_DATA LINES_
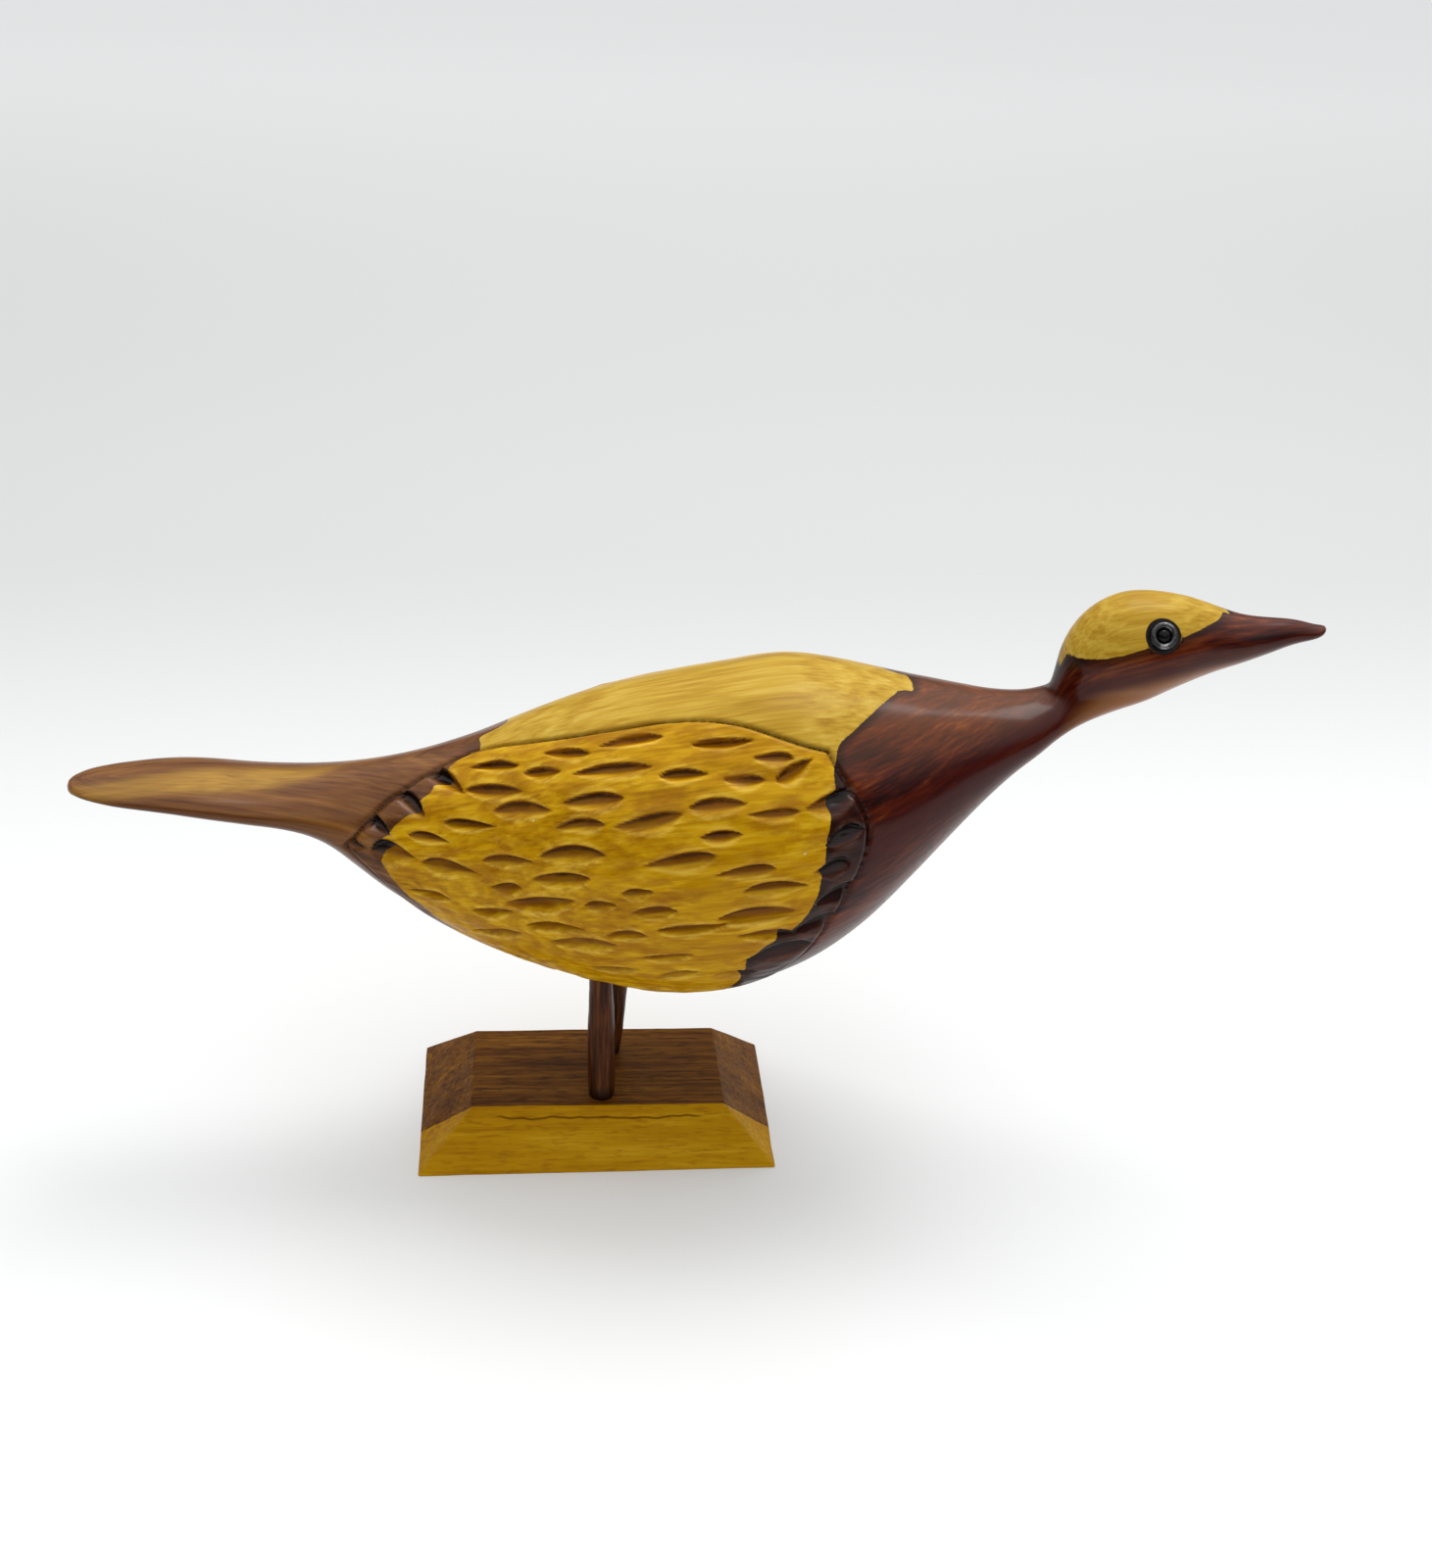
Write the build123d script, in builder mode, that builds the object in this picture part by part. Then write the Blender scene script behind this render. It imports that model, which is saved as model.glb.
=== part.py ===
"""A bird carved from one block of two-tone wood, on a bevelled base with two dowel legs.

Millimetres, +Z up. The bird faces +X and its left side faces +Y. The origin is on the
underside of the base, straight below the middle of the two legs.
"""
import os
from math import cos, radians, sin

from build123d import *

os.makedirs("parts", exist_ok=True)

# Overall sizes of the bird. The lines below are drawn at full size and stretched to these.
bird_length = 293.5      # tail tip to bill tip
trunk_width = 75.0       # across the widest part, without the raised wings
trunk_depth = 81.0       # lowest point of the belly to highest point of the back
head_width = 25.0        # across the cheeks
wing_relief = 0.9        # how far the wings stand out of the flanks

# Base block: a flat board whose four sides slope all the way down.
base_length = 89.7       # along X, at the underside, before its edges are rounded
base_width = 58.0        # along Y, at the underside
base_top_length = 62.0
base_top_width = 34.5
base_height = 12.5
base_edge_radius = 0.4
base_centre = (-2.0, 2.5)    # the legs stand a little in front of the board's middle

# Legs: whittled dowels with a plain tenon at each end, glued into blind holes.
leg_gap = 31.0           # top of the base to the lowest point of the belly
leg_swell_diameter = 6.6
leg_swell_place = 0.35   # share of the visible length from the foot to the thickest place
leg_tenon_diameter = 5.4
leg_stance = 19.8        # between the two legs' centres, across the bird
leg_base_grip = 7.5      # depth of the hole in the base
leg_body_grip = 14.0     # height of the hole's end above the lowest point of the belly
glue_gap = 0.05          # radial room for glue around every round fit
# Each leg: side, foot's place along X, and how far its top leans forward over leg_gap.
legs = {"leg_right": (-1, -1.2, -0.7), "leg_left": (1, 1.1, 2.2)}

# Eyes: a black bead in a metal ring, bedded in a dark seat and held by a pin.
eye_forward = 125.0      # from the legs, along X
eye_height = 94.0        # above the lowest point of the belly
eye_tilt = 30.0          # degrees that the eye looks up from level
seat_diameter = 8.3
seat_depth = 3.0
seat_floor = 1.0         # thickness of the seat under the ring
seat_recess = 0.8        # how far the seat's rim lies below the head's surface
ring_diameter = 6.4
ring_proud = 0.7         # how far the ring stands out of the head's surface
bead_diameter = 3.5
bead_proud = 1.0
pin_diameter = 1.0
pin_in_bead = 1.0
pin_in_wood = 5.0        # length of the pin beyond the seat

# Body lines: distance ahead of the legs, half width, top and bottom above the belly's low point.
trunk_lines = [
    (-126.0, 2.0, 51.5, 48.0),      # tail tip
    (-122.0, 7.0, 52.0, 48.8),
    (-114.0, 11.0, 52.5, 48.0),
    (-98.0, 13.5, 53.5, 46.0),
    (-78.0, 14.0, 52.5, 42.5),
    (-66.0, 14.5, 53.5, 37.5),      # tail root
    (-58.0, 15.5, 55.0, 29.6),
    (-46.0, 18.0, 57.6, 20.2),
    (-30.0, 23.0, 63.0, 11.2),      # rump
    (-10.0, 31.0, 70.9, 4.2),
    (12.0, 36.5, 76.7, 0.0),        # belly
    (34.0, 37.5, 81.0, 2.0),        # back
    (54.0, 33.5, 80.5, 12.4),
    (72.0, 25.5, 77.0, 31.0),       # breast
]
neck_lines = [
    (88.0, 16.5, 74.3, 49.4),
    (102.0, 10.5, 75.0, 62.4),      # below the nape
    (116.0, 9.5, 85.0, 70.7),
    (132.0, 9.0, 90.5, 78.6),       # inside the head
]
head_lines = [
    (104.0, 3.0, 83.5, 71.5),       # nape
    (106.5, 7.0, 89.5, 72.0),
    (111.0, 10.5, 95.5, 73.0),
    (118.0, 12.5, 99.5, 73.5),      # crown
    (127.0, 12.5, 100.0, 75.6),
    (137.0, 10.0, 98.0, 80.1),
    (146.0, 7.5, 95.0, 83.2),       # root of the bill
    (154.0, 5.0, 94.0, 86.0),
    (161.0, 3.5, 93.5, 88.5),
    (167.5, 1.0, 92.5, 91.0),       # bill tip
]
# Wing outline seen from the side: distance ahead of the legs, height above the belly's low point.
wing_top_edge = [(-61.5, 42.0), (-51.0, 52.5), (-29.5, 62.5), (3.0, 72.0), (26.0, 75.0), (47.0, 71.5)]
wing_low_edge = [(47.0, 71.5), (56.5, 55.0), (50.0, 34.5), (38.0, 14.0), (15.0, 5.0),
                 (-12.0, 8.5), (-40.0, 20.0), (-61.5, 42.0)]

belly_height = base_height + leg_gap
length_stretch = bird_length / (head_lines[-1][0] - trunk_lines[0][0])
depth_stretch = trunk_depth / max(top for _, _, top, _ in trunk_lines)
trunk_stretch = trunk_width / (2 * max(half for _, half, _, _ in trunk_lines))
head_stretch = head_width / (2 * max(half for _, half, _, _ in head_lines))


def along(line_x):
    """Place along X of a distance on the lines."""
    return line_x * length_stretch


def height(line_z):
    """Height above the floor of a height on the lines."""
    return belly_height + line_z * depth_stretch


def oval(half_width, half_height, sides=16):
    """Points of an ellipse, starting at the bird's left side."""
    turns = [radians(360 * i / sides) for i in range(sides)]
    return [(half_width * cos(turn), half_height * sin(turn)) for turn in turns]


def sections(lines, width_stretch, swell=0.0):
    """One oval section across the bird for each line."""
    ovals = []
    for line_x, half, top, bottom in lines:
        middle = (height(top) + height(bottom)) / 2
        half_height = (height(top) - height(bottom)) / 2
        across = Plane(origin=(along(line_x), 0, middle), x_dir=(0, 1, 0), z_dir=(1, 0, 0))
        with BuildSketch(across) as section:
            with BuildLine():
                Spline(oval(half * width_stretch + swell, half_height + swell), periodic=True)
            make_face()
        ovals.append(section.sketch)
    return ovals


def leg_plane(side, foot_x, lean):
    """Plane across a leg at the bottom of its hole in the base, looking up the leg."""
    way_up = Vector(lean, 0, leg_gap)
    foot = Vector(foot_x, side * leg_stance / 2, base_height)
    start = foot - way_up * (leg_base_grip / leg_gap)
    return Plane(origin=start, x_dir=(0, 1, 0), z_dir=way_up)


def leg_length(lean):
    """Length of a leg from the end of one hole to the end of the other."""
    return Vector(lean, 0, leg_gap).length * (leg_base_grip + leg_gap + leg_body_grip) / leg_gap


def eye_plane(head, side):
    """Plane on the head's surface at an eye, looking out along the eye's axis."""
    start = Vector(along(eye_forward), 0, height(eye_height))
    chord = head.intersect(Edge.make_line(start, start + Vector(0, side * trunk_width, 0)))
    surface = max(chord.vertices(), key=lambda vertex: abs(vertex.Y))
    outward = Vector(0, side * cos(radians(eye_tilt)), sin(radians(eye_tilt)))
    return Plane(origin=Vector(surface), x_dir=(1, 0, 0), z_dir=outward)


with BuildPart() as wings:
    loft(sections(trunk_lines[5:], trunk_stretch, wing_relief))
    with BuildSketch(Plane.XZ):
        with BuildLine():
            Spline([(along(x), height(z)) for x, z in wing_top_edge])
            Spline([(along(x), height(z)) for x, z in wing_low_edge])
        make_face()
    extrude(amount=trunk_width, both=True, mode=Mode.INTERSECT)

with BuildPart() as body:
    loft(sections(trunk_lines + neck_lines, trunk_stretch))
    loft(sections(head_lines, head_stretch))
    add(wings.part)
    eye_planes = {side: eye_plane(body.part, side) for side in (-1, 1)}
    for side, foot_x, lean in legs.values():
        with BuildSketch(leg_plane(side, foot_x, lean)):
            Circle(leg_tenon_diameter / 2 + glue_gap)
        extrude(amount=leg_length(lean), mode=Mode.SUBTRACT)
    for plane in eye_planes.values():
        with BuildSketch(plane.offset(-seat_depth)):
            Circle(seat_diameter / 2 + glue_gap)
        extrude(amount=seat_depth + seat_diameter, mode=Mode.SUBTRACT)
        with BuildSketch(plane.offset(-seat_depth)):
            Circle(pin_diameter / 2 + glue_gap)
        extrude(amount=-pin_in_wood, mode=Mode.SUBTRACT)
body.part.label = "body"
export_step(body.part, "parts/body.step")

with BuildPart() as base_block:
    with BuildSketch(Plane.XY):
        with Locations(base_centre):
            Rectangle(base_length, base_width)
    with BuildSketch(Plane.XY.offset(base_height)):
        with Locations(base_centre):
            Rectangle(base_top_length, base_top_width)
    loft()
    fillet(base_block.edges(), base_edge_radius)
    for side, foot_x, lean in legs.values():
        with BuildSketch(leg_plane(side, foot_x, lean)):
            Circle(leg_tenon_diameter / 2 + glue_gap)
        extrude(amount=leg_length(lean), mode=Mode.SUBTRACT)
base_block.part.label = "base_block"
export_step(base_block.part, "parts/base_block.step")

for name, (side, foot_x, lean) in legs.items():
    tenon = leg_tenon_diameter / 2
    swell = leg_swell_diameter / 2
    shank = Vector(lean, 0, leg_gap).length      # visible length, along the leg
    foot = leg_base_grip * shank / leg_gap
    across = leg_plane(side, foot_x, lean)
    lengthwise = Plane(origin=across.origin, x_dir=across.x_dir, z_dir=across.x_dir.cross(across.z_dir))
    with BuildPart() as leg:
        with BuildSketch(lengthwise):
            with BuildLine():
                Polyline((0, 0), (tenon, 0), (tenon, foot))
                Spline((tenon, foot), (swell, foot + leg_swell_place * shank), (tenon, foot + shank))
                Polyline((tenon, foot + shank), (tenon, leg_length(lean)), (0, leg_length(lean)), (0, 0))
            make_face()
        revolve(axis=Axis(across.origin, across.z_dir))
    leg.part.label = name
    export_step(leg.part, f"parts/{name}.step")

for side_name, side in (("right", -1), ("left", 1)):
    surface = eye_planes[side]
    socket_floor = surface.offset(-seat_depth)
    ring_floor = socket_floor.offset(seat_floor)

    with BuildPart() as seat:
        with BuildSketch(socket_floor):
            Circle(seat_diameter / 2)
        extrude(amount=seat_depth - seat_recess)
        with BuildSketch(ring_floor):
            Circle(ring_diameter / 2 + glue_gap)
        extrude(amount=seat_depth, mode=Mode.SUBTRACT)
        with BuildSketch(socket_floor):
            Circle(pin_diameter / 2 + glue_gap)
        extrude(amount=seat_floor, mode=Mode.SUBTRACT)
    seat.part.label = f"eye_seat_{side_name}"
    export_step(seat.part, f"parts/eye_seat_{side_name}.step")

    with BuildPart() as ring:
        with BuildSketch(ring_floor):
            Circle(ring_diameter / 2)
            Circle(bead_diameter / 2 + glue_gap, mode=Mode.SUBTRACT)
        extrude(amount=seat_depth - seat_floor + ring_proud)
        ring_wall = (ring_diameter - bead_diameter) / 2 - glue_gap
        front_edges = ring.edges().filter_by(GeomType.CIRCLE).sort_by(Axis(surface.origin, surface.z_dir))[-2:]
        fillet(front_edges, 0.45 * ring_wall)
    ring.part.label = f"eye_ring_{side_name}"
    export_step(ring.part, f"parts/eye_ring_{side_name}.step")

    with BuildPart() as bead:
        with BuildSketch(ring_floor):
            Circle(bead_diameter / 2)
        extrude(amount=seat_depth - seat_floor + bead_proud)
        front_edge = bead.edges().filter_by(GeomType.CIRCLE).sort_by(Axis(surface.origin, surface.z_dir))[-1]
        fillet(front_edge, 0.45 * bead_diameter)
        with BuildSketch(ring_floor):
            Circle(pin_diameter / 2 + glue_gap)
        extrude(amount=pin_in_bead, mode=Mode.SUBTRACT)
    bead.part.label = f"eye_bead_{side_name}"
    export_step(bead.part, f"parts/eye_bead_{side_name}.step")

    with BuildPart() as pin:
        with BuildSketch(socket_floor.offset(-pin_in_wood)):
            Circle(pin_diameter / 2)
        extrude(amount=pin_in_wood + seat_floor + pin_in_bead)
    pin.part.label = f"eye_pin_{side_name}"
    export_step(pin.part, f"parts/eye_pin_{side_name}.step")
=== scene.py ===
"""The looks of a bird carved from two-tone wood, standing on a bevelled base.

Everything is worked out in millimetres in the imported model's frame and written to the meshes in
metres. The bird faces +X and its right side faces -Y. Heights in the tables below are above the
low point of the bird's belly.
"""
import math

import bmesh
import bpy
import numpy as np
from mathutils import Matrix, Vector, noise
from mathutils.bvhtree import BVHTree


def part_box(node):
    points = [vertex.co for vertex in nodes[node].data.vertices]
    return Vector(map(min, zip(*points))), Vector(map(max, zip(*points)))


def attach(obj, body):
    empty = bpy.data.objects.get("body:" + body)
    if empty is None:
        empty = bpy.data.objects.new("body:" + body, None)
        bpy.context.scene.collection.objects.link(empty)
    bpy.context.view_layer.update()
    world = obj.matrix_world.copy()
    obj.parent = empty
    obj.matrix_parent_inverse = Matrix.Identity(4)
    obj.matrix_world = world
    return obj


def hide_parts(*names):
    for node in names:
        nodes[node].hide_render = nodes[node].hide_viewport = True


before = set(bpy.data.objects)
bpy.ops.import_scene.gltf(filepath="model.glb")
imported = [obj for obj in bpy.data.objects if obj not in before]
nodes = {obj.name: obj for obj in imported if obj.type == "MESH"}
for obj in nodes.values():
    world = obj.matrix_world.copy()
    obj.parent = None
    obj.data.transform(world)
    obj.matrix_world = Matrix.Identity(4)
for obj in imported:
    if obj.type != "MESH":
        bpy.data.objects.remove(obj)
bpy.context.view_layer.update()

SIDES = ("right", "left")
MM = 0.001  # a millimetre, in metres
SEED = 7
SEED_STEP = (17.3, 5.1, 9.7)  # how far apart two seeds lie in the noise
TINY = 1e-12
FAR_OUTSIDE = -99.0  # a distance inside an outline that stands for far away from it

# -------- sizes, in millimetres
WING_RELIEF = 0.9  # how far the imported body's wings stand out of its flanks
WING_BAND = 1.3  # strip along the wing's outline where the flank's surface is filled in
WING_SPAN = (-66, 62)  # stretch along X that holds both wings
GROOVE_DEPTH = 1.0  # cut around the wing
GROOVE_HALF_WIDTH = 0.75
GROOVE_OFFSET = 0.15  # the groove's middle lies this far outside the wing's outline
LIP_WIDTH = 1.3  # from the wing's outline to its full height
LEFT_DROP = 3.5  # the left wing sits this much lower than the right one at its front,
LEFT_REAR_DROP = 6  # and this much more at its rear
LEVEL = 0.01  # heights closer than this count as the same
TENON_SAMPLE = 1  # length of a leg's top end on which the tenon's radius is read
SOCKET_MARGIN = 0.8  # strip around a socket where the body's surface is filled in
SOCKET_PLAY = 0.05  # a hole is this much larger in radius than what sits in it
SOCKET_OVERSHOOT = 0.05  # share of its length by which a leg's cutter sticks out at the foot
SEAT_OVERSHOOT = 8  # length by which an eye seat's cutter sticks out of the head
STATIONS = 203  # cells along the body
TURNS = 176  # cells around the body
WING_CUTS = 2  # extra cuts of each cell on the wings
FINE_MARGIN = 1.6  # the extra cuts reach this far out of the wing's outline
BASE_EDGE_WIDTH = 1.3  # of the base's rounded edges
BASE_TOP_GROWTH = 0.225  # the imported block's rounding hides this much of its top
BASE_WOBBLE = (0.22, 0.22, 0.12)  # unevenness of the base's faces
BASE_CUTS = 31  # cuts of each of the base's edges
LEG_SIDES, LEG_RINGS = 40, 120
LEG_FACET = 0.10  # depth of the knife's facets on a leg
RIGHT_STRAY = 0.3  # how far gouges stray from their tables, which describe the right
LEFT_STRAY = 1.4  # wing; the photo does not show the left one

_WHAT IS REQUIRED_
In the listing above, find the line with "nodes[node].hide_render = nodes[node].hide_viewport" and the line with "FAR_OUTSIDE = -99.0". Output those two lines and every line between them, exactly as written.

_OUTPUT OF THE TASK_
        nodes[node].hide_render = nodes[node].hide_viewport = True


before = set(bpy.data.objects)
bpy.ops.import_scene.gltf(filepath="model.glb")
imported = [obj for obj in bpy.data.objects if obj not in before]
nodes = {obj.name: obj for obj in imported if obj.type == "MESH"}
for obj in nodes.values():
    world = obj.matrix_world.copy()
    obj.parent = None
    obj.data.transform(world)
    obj.matrix_world = Matrix.Identity(4)
for obj in imported:
    if obj.type != "MESH":
        bpy.data.objects.remove(obj)
bpy.context.view_layer.update()

SIDES = ("right", "left")
MM = 0.001  # a millimetre, in metres
SEED = 7
SEED_STEP = (17.3, 5.1, 9.7)  # how far apart two seeds lie in the noise
TINY = 1e-12
FAR_OUTSIDE = -99.0  # a distance inside an outline that stands for far away from it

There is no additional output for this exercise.